This project focuses on classifying restaurant reviews as positive or negative using a Random Forest classifier. The project includes text preprocessing, creating a Bag of Words model, training the classifier, and optimizing the model using Grid Search.
The project uses a dataset of restaurant reviews, processes the text to remove noise, creates a Bag of Words model, and trains a Random Forest classifier to predict the sentiment of reviews. The classifier is then optimized using Grid Search to find the best hyperparameters.
- Importing the libraries
- Importing the dataset
- Cleaning the texts
- Creating the Bag of Words model
- Splitting the dataset into the Training set and Test set
- Training the Random Forest model on the Training set
- Applying Grid Search to find the best model and the best parameters
- Predicting the Test set results
- Making the Confusion Matrix
- Predicting a single Review
The model achieved an accuracy of 75.2% on the test set.

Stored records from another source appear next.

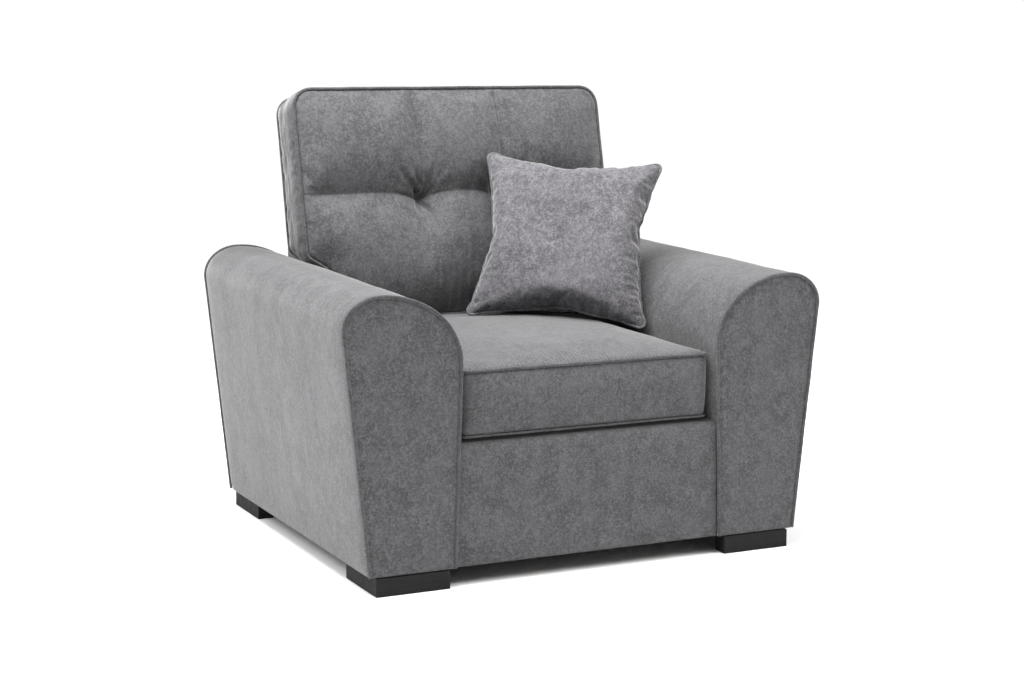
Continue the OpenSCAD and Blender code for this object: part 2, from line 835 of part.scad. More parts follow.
// Lens between the crowns of both faces, running along Z
scatter_r = crown_r(scatter_w / 2, scatter_crown);
module scatter_lens(deep) {
    intersection_for(side = [-1, 1]) translate([0, side * (scatter_r - scatter_t / 2), -scatter_w])
        cylinder(r = scatter_r - deep, h = 2 * scatter_w, $fn = 120);
}
module scatter_body(deep) {
    half = scatter_w / 2 - deep;
    intersection() {
        along_y(-scatter_t / 2, scatter_t / 2)
            polygon(round_rect(half, -half, half, scatter_corner_r - deep));
        scatter_lens(deep - lip);
        rotate([0, 90, 0]) scatter_lens(deep - lip);
    }
}

// The zip lies in the rear face beside the bottom seam
scatter_zip_h = scatter_w / 2 - zip_w;
scatter_zip_a = asin(scatter_zip_h / scatter_r);
module scatter_zip_place() {
    translate([0, scatter_t / 2 - scatter_r, 0]) rotate([-scatter_zip_a, 0, 0])
        translate([0, scatter_r, 0]) children();
}
module scatter_fill() { color(foam) scatter_at() scatter_body(core); }
module scatter_cover() {
    color(velvet_light) scatter_at() difference() {
        scatter_body(lip);
        scatter_body(core);
        scatter_zip_place() zip_slot(scatter_zip_l, scatter_zip_w);
    }
}
module scatter_piping() {
    half = scatter_w / 2;
    color(velvet_light) scatter_at() along_y(-pipe_d / 2, pipe_d / 2) difference() {
        polygon(round_rect(half, -half, half, scatter_corner_r));
        polygon(round_rect(half - lip, -half + lip, half - lip, scatter_corner_r - lip));
    }
}
module scatter_zip() { scatter_at() scatter_zip_place() zip(scatter_zip_l, scatter_zip_w); }
module scatter_zip_slider() { scatter_at() scatter_zip_place() slider(scatter_zip_l); }

front_rail();
rear_rail();
seat_rails();
corner_blocks();
seat_springs();
spring_clips();
spring_felt();
deck_cloth();
front_rail_pad();
front_rail_cover();
dust_cover();
foot_front_left();
foot_front_right();
foot_rear_left();
foot_rear_right();
foot_screws();
arm_bolts();
arm_front_board_left();
arm_front_board_right();
arm_rear_board_left();
arm_rear_board_right();
arm_rails_left();
arm_rails_right();
arm_wrap_board_left();
arm_wrap_board_right();
arm_foam_left();
arm_foam_right();
arm_front_pad_left();
arm_front_pad_right();
arm_cover_left();
arm_cover_right();
arm_front_panel_left();
arm_front_panel_right();
arm_piping_left();
arm_piping_right();
back_posts();
back_rails();
back_wings();
back_webbing();
inside_back_pad();
inside_back_cover();
back_border();
outside_back_cover();
seat_cushion_core();
seat_cushion_cover();
seat_cushion_piping();
seat_zip();
seat_zip_slider();
back_cushion_fill();
back_cushion_cover();
back_cushion_piping();
back_tuft_ties();
back_zip();
back_zip_slider();
scatter_fill();
scatter_cover();
scatter_piping();
scatter_zip();
scatter_zip_slider();
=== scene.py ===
"""A wide upholstered armchair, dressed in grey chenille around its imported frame.

Every piece is made in metres and in the frame's own directions: X runs across the chair,
Y from its front to its rear, and Z up from the floor.
"""

import json
import logging
import math
from dataclasses import dataclass, field
from enum import Enum
from typing import Callable, Iterable, Sequence

import bpy
import numpy as np
from mathutils import Matrix, Vector, kdtree, noise


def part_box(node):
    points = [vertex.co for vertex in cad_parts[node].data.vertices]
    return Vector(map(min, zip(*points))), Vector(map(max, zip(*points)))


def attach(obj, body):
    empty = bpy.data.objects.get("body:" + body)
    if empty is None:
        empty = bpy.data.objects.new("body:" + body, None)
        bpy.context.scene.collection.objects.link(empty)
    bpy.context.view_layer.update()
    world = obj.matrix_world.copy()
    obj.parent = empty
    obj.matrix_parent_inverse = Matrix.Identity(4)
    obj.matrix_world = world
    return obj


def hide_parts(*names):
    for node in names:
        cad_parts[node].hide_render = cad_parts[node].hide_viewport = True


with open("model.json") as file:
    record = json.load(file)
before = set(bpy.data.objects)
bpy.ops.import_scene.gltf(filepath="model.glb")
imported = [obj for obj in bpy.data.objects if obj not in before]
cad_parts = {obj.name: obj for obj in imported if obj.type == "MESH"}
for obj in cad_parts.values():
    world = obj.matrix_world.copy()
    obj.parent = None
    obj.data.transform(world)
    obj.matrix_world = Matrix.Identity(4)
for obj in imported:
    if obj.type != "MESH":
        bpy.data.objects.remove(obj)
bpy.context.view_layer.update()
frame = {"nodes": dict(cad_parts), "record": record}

logging.basicConfig(level=logging.INFO, format="%(message)s")
log = logging.getLogger("armchair")

Array = np.ndarray
Shape = Callable[[Array, Array], tuple[Array, Array, Array]]
MM = 0.001


class Body(str, Enum):
    """The bodies that pieces ride on."""

    ROOT = "root"
    SEAT = "seat_cushion"
    BACK = "back_cushion"
    SCATTER = "scatter_cushion"


class Slot(str, Enum):
    """The record's material slots."""

    CHENILLE = "chenille"
    SEAT_CHENILLE = "seat_chenille"
    PIPING = "piping"
    CRUSHED_VELVET = "crushed_velvet"
    FOOT_BLACK = "foot_black"
    TIMBER = "timber"
    PLYWOOD = "plywood"
    FOAM = "foam"
    FIBRE_FILL = "fibre_fill"
    FELT = "felt"
    LINING = "lining"
    STEEL = "steel"
    ZIP_METAL = "zip_metal"


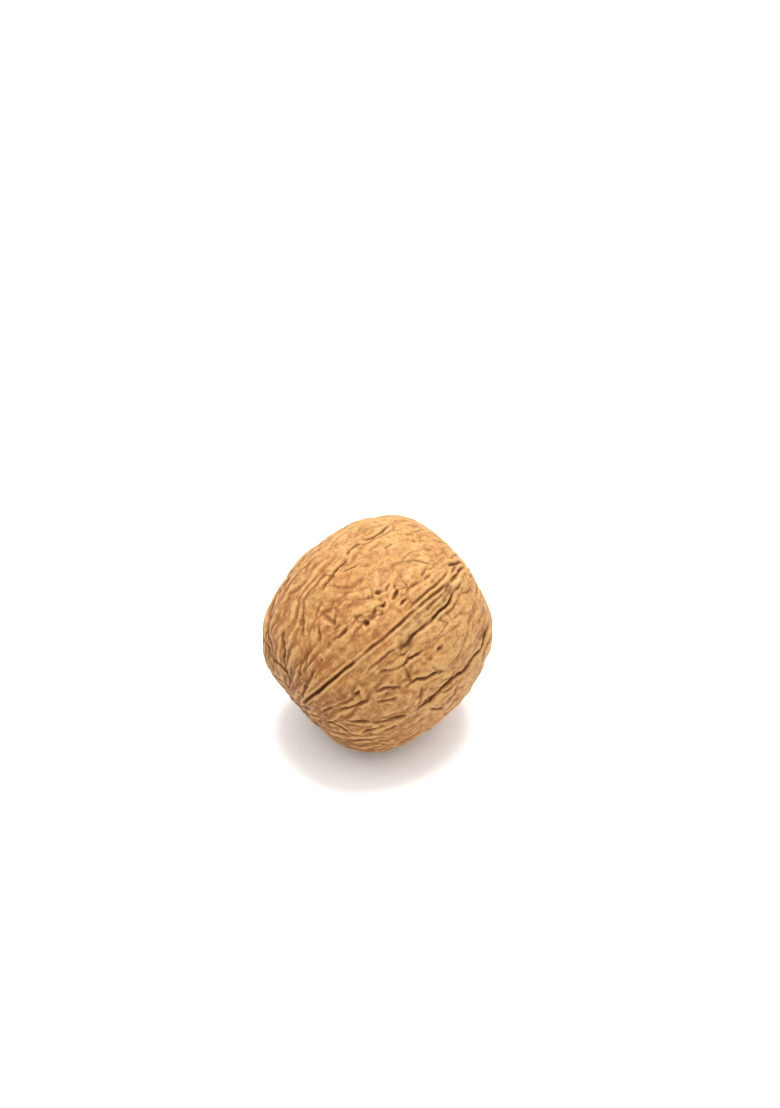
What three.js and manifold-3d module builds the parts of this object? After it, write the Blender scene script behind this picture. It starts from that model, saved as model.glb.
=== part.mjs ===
// A walnut in its shell, lying on its side on a small flat spot. Millimetres, +Z up.
// The shell grew as one woody body: two halves that meet at a seam running from the
// stem end to the pointed tip. The origin is under the middle of the nut, on the plane
// that it rests on.
//
// The surface is first described round the nut's own centre: x runs from the stem end
// to the tip, z points at the near seam, and y points into the upper half. Latitude is
// the angle from the nut's waist towards the tip, and longitude turns about x from the
// near seam towards the upper half. The nut is then turned to the way it lies.
import * as THREE from 'three';
import { mergeVertices } from 'three/addons/utils/BufferGeometryUtils.js';
import Module from 'manifold-3d';

// Overall form
const halfLength = 23.0;        // centre to either end, before the ends sink in
const halfWidth = 18.4;         // centre to side
const eggShare = 0.02;          // how much the tip half is fuller than the stem half
const leanShare = 0.05;         // how much the upper half is fuller than the lower one
const skewShare = 0.03;
const tipSink = { depth: 4.4, spread: 24 };     // shoulders fall away round the tip
const tipPoint = { depth: -0.8, spread: 7 };    // the small point in the middle of them
const stemSink = { depth: 5.4, spread: 26 };    // flattened stem end
const restBulge = { lat: -10, lon: -146, height: 1.6, spread: 24 };   // low side

// Seam: a raised rim on both sides of a fine open line
const rimHeight = 0.4;
const rimInner = 2.3;
const rimOuter = 3.7;
const seamDepth = 0.6;
const seamHalfWidth = 0.55;

// The way it lies
const tipLift = 27;             // the tip points this far above level
const roll = 41;                // the near seam is this far from the top
const flatDepth = 0.45;         // worn off the low side to rest on

// Mesh fineness
const stepsAround = 112;
const stepsAlong = 42;
const seamCrowding = 0.35;      // draws the lines of longitude towards the two seams

const shellColour = 0xc99b62;
const shellRoughness = 0.72;

// Main furrows as [latitude, longitude] in degrees: width and depth in millimetres
const furrows = [
  // beside the near seam, under its smooth lower rim
  { width: 0.9, depth: 0.6, path: [[40, -13], [32, -11], [24, -10], [12, -10], [2, -9]] },
  // lower half, from the seam outwards
  { width: 0.9, depth: 0.5, path: [[8, -20], [0, -18], [-8, -16], [-16, -13]] },
  { width: 0.9, depth: 0.5, path: [[9, -38], [0, -32], [-12, -28], [-26, -20], [-47, -18]] },
  {
    width: 1.1, depth: 0.8,
    path: [[43, -55], [29, -55], [14, -51], [1, -48], [-8, -49], [-22, -46], [-34, -40]],
  },
  { width: 1.0, depth: 0.5, path: [[-50, -30], [-48, -56], [-38, -66], [-22, -84]] },
  { width: 1.1, depth: 0.6, path: [[40, -92], [22, -84], [4, -88], [-18, -98], [-44, -92]] },
  { width: 1.0, depth: 0.6, path: [[46, -118], [26, -112], [8, -116], [-12, -120]] },
  // upper half, from the near seam over the top to the far side
  { width: 0.9, depth: 0.4, path: [[22, 8], [4, 13], [-16, 17], [-28, 18]] },
  { width: 1.1, depth: 0.5, path: [[38, 56], [24, 52], [10, 48], [-9, 44]] },
  { width: 1.0, depth: 0.5, path: [[-30, 38], [-46, 42], [-58, 28]] },
  { width: 1.1, depth: 0.6, path: [[48, 92], [30, 84], [8, 88], [-14, 80], [-36, 84]] },
  { width: 1.0, depth: 0.5, path: [[30, 112], [10, 118], [-12, 110], [-34, 116], [-52, 104]] },
  { width: 1.1, depth: 0.6, path: [[50, 138], [28, 142], [4, 136], [-20, 144], [-46, 140]] },
  // beside the far seam
  { width: 0.9, depth: 0.5, path: [[42, 166], [20, 168], [-4, 165], [-30, 168]] },
  { width: 0.9, depth: 0.5, path: [[34, -164], [12, -168], [-10, -166], [-36, -169]] },
];

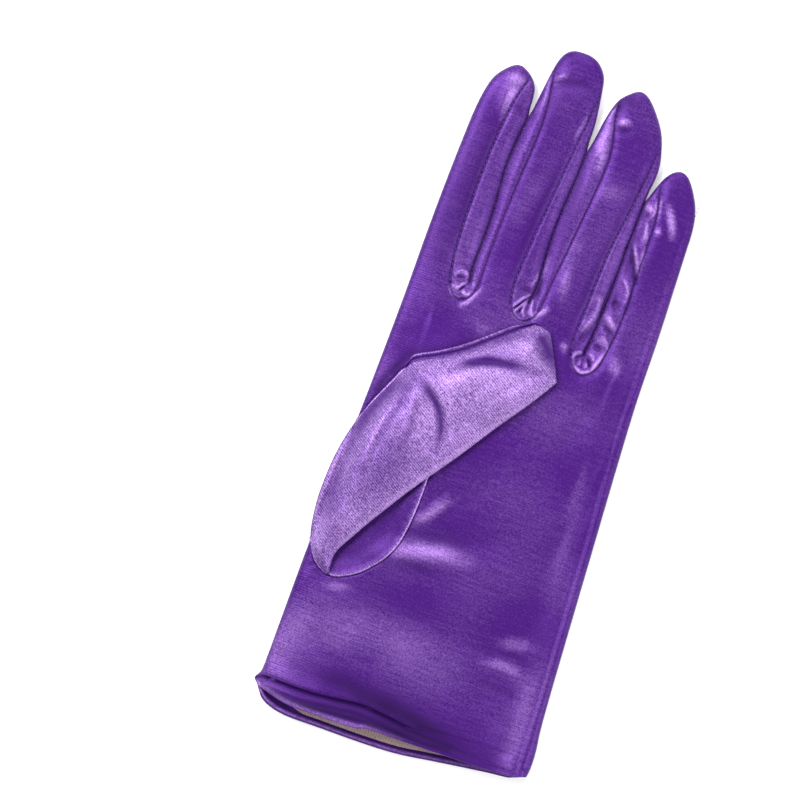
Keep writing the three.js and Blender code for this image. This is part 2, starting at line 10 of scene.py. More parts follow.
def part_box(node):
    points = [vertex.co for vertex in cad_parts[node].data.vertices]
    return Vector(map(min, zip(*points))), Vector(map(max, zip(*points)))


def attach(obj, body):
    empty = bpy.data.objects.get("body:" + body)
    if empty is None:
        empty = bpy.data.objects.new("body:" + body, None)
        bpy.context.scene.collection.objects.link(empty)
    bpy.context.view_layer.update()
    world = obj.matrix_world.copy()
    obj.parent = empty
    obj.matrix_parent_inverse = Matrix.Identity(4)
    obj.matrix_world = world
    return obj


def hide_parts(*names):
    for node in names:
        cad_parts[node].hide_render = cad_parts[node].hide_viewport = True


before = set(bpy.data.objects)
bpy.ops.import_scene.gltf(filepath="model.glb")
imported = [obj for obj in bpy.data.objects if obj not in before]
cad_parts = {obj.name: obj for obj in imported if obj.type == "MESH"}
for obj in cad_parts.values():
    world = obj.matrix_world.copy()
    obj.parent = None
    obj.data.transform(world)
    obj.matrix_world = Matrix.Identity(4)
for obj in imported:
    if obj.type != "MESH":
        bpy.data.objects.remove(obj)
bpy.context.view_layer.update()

The best accuracy achieved using Grid Search is 79.33%.
- numpy
- matplotlib
- pandas
- nltk
- scikit-learn
You can install these packages using pip:
pip install numpy matplotlib pandas nltk scikit-learn
The dataset used is Restaurant_Reviews.tsv, which contains restaurant reviews and their corresponding sentiment. It has two columns:
Review: The text of the restaurant review. Liked: A binary value indicating whether the review is positive (1) or negative (0).
Clone the repository. Install the required libraries. Place the dataset Restaurant_Reviews.tsv in the project directory. Run the script to train the model and predict the sentiment of a review.